The record, produced by Dan Knobler (Rodney Crowell, Lake Street Dive), opens with a rollicking tune about “regrets and nicotine.” The driving, punch-to-the face lead single, “We’re All We Got,” chugs along like a high-speed train. The chorus speaks of the downtrodden and the lost souls. Warren wails, joined by Indigo Girl Amy Ray, “Just a bunch of half empties / a couple of last shots / a pile of forgotten forget-me-nots / We’re all we got.”
One of the best cuts is “Nobody Wants to Rock ‘n’ Roll No More!”. The song speaks to the loss of innocence and youth – women too tired to rock ‘n’ roll because they are too busy with carpools and the ennui of domestic duties to enjoy the music they once rocked out to. Concurrently, it’s a statement on the dying “music industry” today, whatever that means.
A pair of other standouts is “Dabbs Avenue” and “The Drake Motel.” On the former, Warren ruminates about the too-quick beat of time and trying to make peace with a lost lover, while the shadows remind one of what’s not longer there.

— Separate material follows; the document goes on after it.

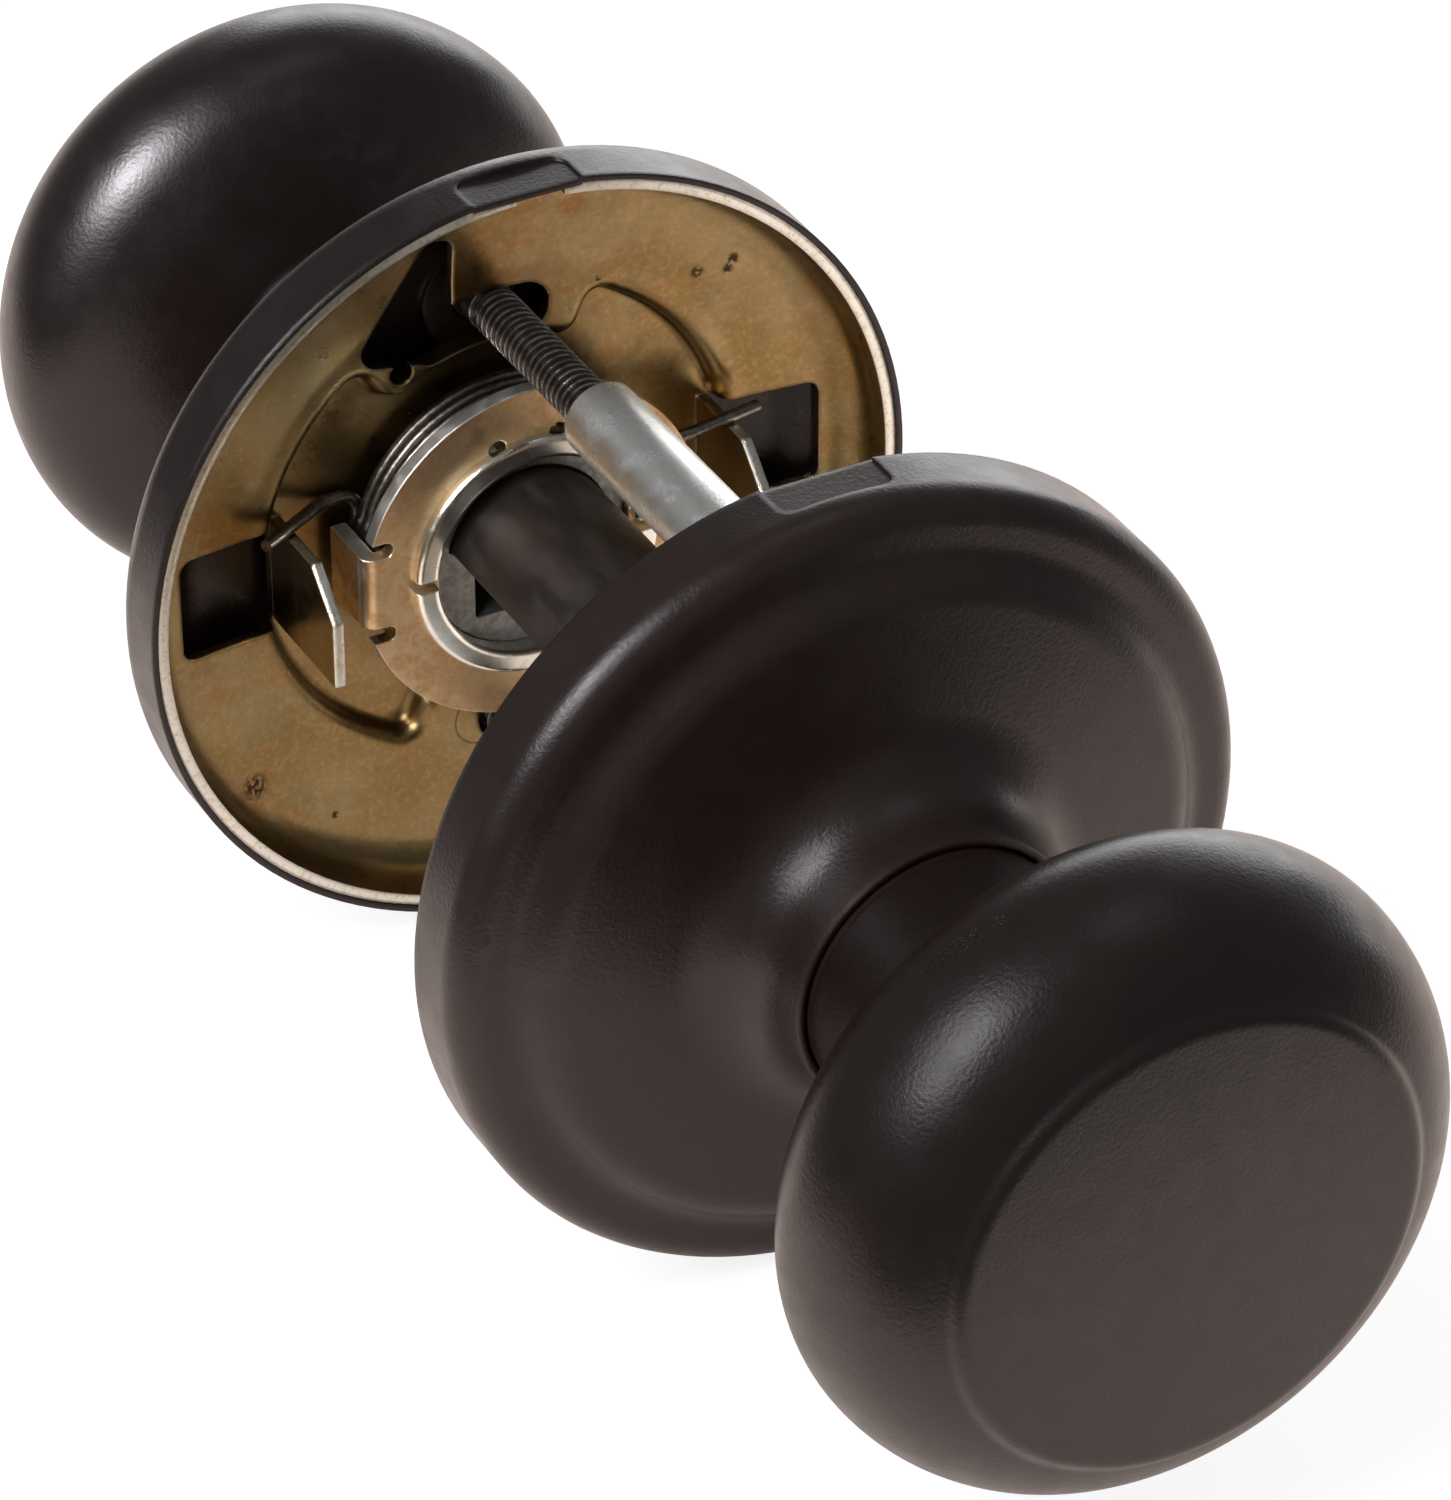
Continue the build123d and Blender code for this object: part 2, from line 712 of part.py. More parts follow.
def knob_section():
    """Axial half section of the spun shell: the full outline, hollowed, then halved."""
    neck = shank_radius
    face = knob_face_diameter / 2
    widest_radius = knob_diameter / 2
    back_shoulder = (
        widest_radius - knob_back_shoulder_inset,
        knob_widest_height - knob_back_shoulder_drop,
    )
    front_shoulder = (
        widest_radius - knob_front_shoulder_inset,
        knob_widest_height + knob_front_shoulder_rise,
    )
    face_top = knob_face_height + knob_face_step
    with BuildSketch() as section:
        with BuildLine():
            tube = Line((neck, knob_neck_start), (neck, knob_back_height - knob_neck_radius))
            root = TangentArc(
                tube @ 1, (neck + knob_neck_radius, knob_back_height), tangent=tube % 1
            )
            widest = (widest_radius, knob_widest_height)
            lower_bulge = TangentArc(widest, back_shoulder, tangent=(0, -1))
            TangentArc(lower_bulge @ 1, root @ 1, tangent=lower_bulge % 1)
            upper_bulge = TangentArc(widest, front_shoulder, tangent=(0, 1))
            brow = TangentArc(
                upper_bulge @ 1, (face + knob_face_step_run, knob_face_height), tangent=upper_bulge % 1
            )
            step = Line(brow @ 1, (face, face_top))
            dome = TangentArc((0, face_top + knob_face_dome), step @ 1, tangent=(1, 0))
            Polyline(dome @ 0, (0, knob_neck_start), tube @ 0)
        make_face()
        fillet(corner_at(section, brow @ 1), radius=knob_crease_radius)
        fillet(corner_at(section, step @ 1), radius=knob_rim_radius)
        mirror(about=Plane.YZ)
        offset(amount=-knob_wall, mode=Mode.SUBTRACT)
        with Locations((0, knob_neck_start)):
            Rectangle(2 * (neck - knob_wall), 4 * knob_wall, mode=Mode.SUBTRACT)
        split(bisect_by=Plane.YZ, keep=Keep.TOP)
    return section.sketch


def make_knob(side):
    """The hollow knob and its neck, one spun shell."""
    section = knob_section()
    with BuildPart() as knob:
        with BuildSketch(profile_plane(side)):
            add(section)
        revolve(axis=Axis.Y)
    return knob


def bolt_plane(sign):
    """An axial plane through one bolt: radius from the bolt across, world Y up."""
    return Plane(origin=(0, 0, sign * bolt_offset), x_dir=(1, 0, 0), z_dir=(0, 0, 1))


def bolt_axis(sign):
    return Axis((0, 0, sign * bolt_offset), (0, 1, 0))


def make_post(sign):
    """A long internally threaded post, riveted through the front liner's pad."""
    base = -half_gap - liner_pad_front
    back = -half_gap - liner_pad_back
    mouth = half_gap - post_mouth_gap
    radius = post_diameter / 2
    tenon = post_tenon_diameter / 2
    bore = screw_diameter / 2 + screw_fit
    with BuildPart() as post:
        with BuildSketch(bolt_plane(sign)):
            with BuildLine():
                Polyline(
                    (0, back),
                    (tenon + post_flare, back),
                    (tenon, back + post_flare),
                    (tenon, base),
                    (radius, base),
                    (radius, mouth - post_mouth_chamfer),
                    (radius - post_mouth_chamfer, mouth),
                    (bore + post_mouth_chamfer, mouth),
                    (bore, mouth - post_mouth_chamfer),
                    (bore, mouth - post_bore_depth),
                    (0, mouth - post_bore_depth),
                    close=True,
                )
            make_face()
        revolve(axis=bolt_axis(sign))
    return post


def make_screw(sign):
    """A pan-headed machine screw, seated in the rear rose's dimple."""
    seat = half_gap + dimple_seat_height
    top = seat + screw_head_height
    tip = seat - screw_length
    radius = screw_diameter / 2
    head = screw_head_diameter / 2
    with BuildPart() as screw:
        with BuildSketch(bolt_plane(sign)) as section:
            with BuildLine():
                Polyline(
                    (0, tip),
                    (radius - screw_tip_chamfer, tip),
                    (radius, tip + screw_tip_chamfer),
                    (radius, seat),
                    (head, seat),
                    (head, top),
                    (0, top),
                    close=True,
                )
            make_face()
            crown = [v for v in section.vertices() if v.X > radius and v.Y > seat + 0.01]
            fillet(crown, radius=screw_head_edge)
        revolve(axis=bolt_axis(sign))
        with BuildSketch(Plane(origin=(0, top, sign * bolt_offset), x_dir=(1, 0, 0), z_dir=(0, 1, 0))):
            Rectangle(head, screw_slot_width)
            Rectangle(screw_slot_width, head)
        extrude(amount=-screw_slot_depth, mode=Mode.SUBTRACT)
    return screw


def make_spindle():
    """The bar with one flat that joins the two knobs."""
    front_end = -half_gap - spindle_front_height
    rear_end = half_gap + spindle_rear_height
    with BuildPart() as spindle:
        with BuildSketch(axis_plane(rear_end)):
            add(d_outline(spindle_radius, spindle_flat_offset))
        extrude(amount=rear_end - front_end)
        ends = spindle.faces().filter_by(Axis.Y)
        chamfer(ends.edges(), length=spindle_edge)
        add(make_pin_blank(pin_diameter / 2 + pin_hole_fit, shank_diameter), mode=Mode.SUBTRACT)
    return spindle


def make_pin():
    """The pin that holds the spindle in the front knob's shank."""
    with BuildPart() as pin:
        add(make_pin_blank(pin_diameter / 2, shank_diameter / 2 - pin_end_clearance))
    return pin


def save(builder, name):
    builder.part.label = name
    export_step(builder.part, "parts/" + name + ".step")


os.makedirs("parts", exist_ok=True)

for half, side in (("front", -1), ("rear", 1)):
    save(make_knob(side), half + "_knob")
    save(make_rose(side, has_dimples=half == "rear"), half + "_rose")
    save(make_liner(side, has_keyholes=half == "rear"), half + "_liner")
    save(make_shank(side), half + "_shank")
    save(make_driver(side), half + "_driver")
    save(make_socket(side), half + "_socket")

front_spring = make_spring()
save(front_spring, "front_spring")
with BuildPart() as rear_spring:
    add(front_spring.part, rotation=(0, 0, 180))
save(rear_spring, "rear_spring")

for place, sign in (("upper", 1), ("lower", -1)):
    save(make_post(sign), place + "_post")
    save(make_screw(sign), place + "_screw")

save(make_spindle(), "spindle")
save(make_pin(), "spindle_pin")
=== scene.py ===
import math

import bmesh
import bpy
from mathutils import Matrix, Vector


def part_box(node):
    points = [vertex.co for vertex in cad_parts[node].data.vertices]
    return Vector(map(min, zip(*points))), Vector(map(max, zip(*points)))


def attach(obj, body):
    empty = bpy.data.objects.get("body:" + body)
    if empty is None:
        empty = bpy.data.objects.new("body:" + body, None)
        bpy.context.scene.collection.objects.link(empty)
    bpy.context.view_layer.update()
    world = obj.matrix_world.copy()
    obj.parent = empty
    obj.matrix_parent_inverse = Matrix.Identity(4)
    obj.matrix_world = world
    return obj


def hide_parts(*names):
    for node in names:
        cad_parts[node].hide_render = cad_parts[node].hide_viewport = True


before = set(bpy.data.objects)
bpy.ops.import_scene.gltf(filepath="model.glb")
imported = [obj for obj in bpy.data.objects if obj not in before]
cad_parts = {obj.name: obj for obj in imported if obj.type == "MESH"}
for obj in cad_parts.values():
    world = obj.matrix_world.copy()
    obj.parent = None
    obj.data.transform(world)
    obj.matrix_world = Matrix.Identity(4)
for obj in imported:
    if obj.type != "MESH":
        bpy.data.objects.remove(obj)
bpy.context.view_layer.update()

# The knobs turn about Y. The front half is on the -Y side, the rear half on the +Y side.
# Sizes below are in millimetres, apart from the stage and the camera's distance; mm() gives metres.
HALF_GAP = 22.9
BOLT_OFFSET = 19.0
MM_PER_METRE = 1000.0


def mm(value):
    return value * 0.001


# Camera
SENSOR = 36.0
LENS = 180.0
CLIP_START = 0.01
CLIP_END = 50
REAR_RIM_IN_VIEW = Vector((-0.01503, 0.01574, 0.594766))
ROLL = math.radians(18.3)
LEVEL_X = Vector((0.8378, 0.0, 0.5461))
LEVEL_Z = Vector((0.2730, 0.8661, -0.4188))
WORLD_Y = Vector((-0.4729, 0.4999, 0.7256))
WORLD_X = math.cos(ROLL) * LEVEL_X + math.sin(ROLL) * LEVEL_Z
WORLD_Z = -math.sin(ROLL) * LEVEL_X + math.cos(ROLL) * LEVEL_Z


def make_camera():
    """Sets the camera from the world axes as it sees them and from where the rear rim's middle lies."""
    right = Vector((WORLD_X.x, WORLD_Y.x, WORLD_Z.x)).normalized()
    forward = Vector((WORLD_X.z, WORLD_Y.z, WORLD_Z.z)).normalized()
    right = (right - right.dot(forward) * forward).normalized()
    up = right.cross(forward).normalized()
    away = REAR_RIM_IN_VIEW
    place = Vector((0, mm(HALF_GAP), 0)) - away.x * right - away.y * up - away.z * forward
    data = bpy.data.cameras.new("camera")
    data.sensor_width = SENSOR
    data.lens = LENS
    data.clip_start = CLIP_START
    data.clip_end = CLIP_END
    camera = bpy.data.objects.new("camera", data)
    bpy.context.scene.collection.objects.link(camera)
    turn = Matrix((right, up, -forward)).transposed()
    camera.matrix_world = Matrix.Translation(place) @ turn.to_4x4()
    bpy.context.scene.camera = camera
    return right, up, forward


view_right, view_up, view_forward = make_camera()


# Node helpers
EDGE_SAMPLES = 4
EDGE_MASK_REACH = 0.14
EDGE_MASK_FULL = 0.74
EDGE_MASK_NONE = 0.97
BUMP_STRENGTH = 1.0
MARK_CORE = 0.35
WHITE = (1.0, 1.0, 1.0)


def bare_material(name):
    """A material that holds its output node only."""
    material = bpy.data.materials.new(name)
    material.use_nodes = True
    tree = material.node_tree
    tree.nodes.clear()
    return material, tree, tree.nodes.new("ShaderNodeOutputMaterial")


def put(tree, socket, value):
    """Sets an input socket to a constant, or links it to another node's output."""
    if isinstance(value, bpy.types.NodeSocket):
        tree.links.new(value, socket)
    elif value is not None:
        socket.default_value = value


def math_node(tree, operation, first, second=None):
    node = tree.nodes.new("ShaderNodeMath")
    node.operation = operation
    put(tree, node.inputs[0], first)
    put(tree, node.inputs[1], second)
    return node.outputs[0]


def vector_node(tree, operation, first):
    """A vector node with its first input linked."""
    node = tree.nodes.new("ShaderNodeVectorMath")
    node.operation = operation
    tree.links.new(first, node.inputs[0])
    return node


def place_of(tree):
    return tree.nodes.new("ShaderNodeTexCoord").outputs["Object"]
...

On “The Drake Motel,” we hear the story in song of Shawn Lesley, one of too many Americans referred to as "motel homeless" — a term coined to define those who make enough money to afford basic housing but can’t meet other requirements needed to obtain an apartment. One of the more poignant compositions on Undesirable, this is a place where “for $300 a week, you get cheap sheets and a parking lot view.”
Americana awards 2019 take note. Warren is definitely an artist to watch.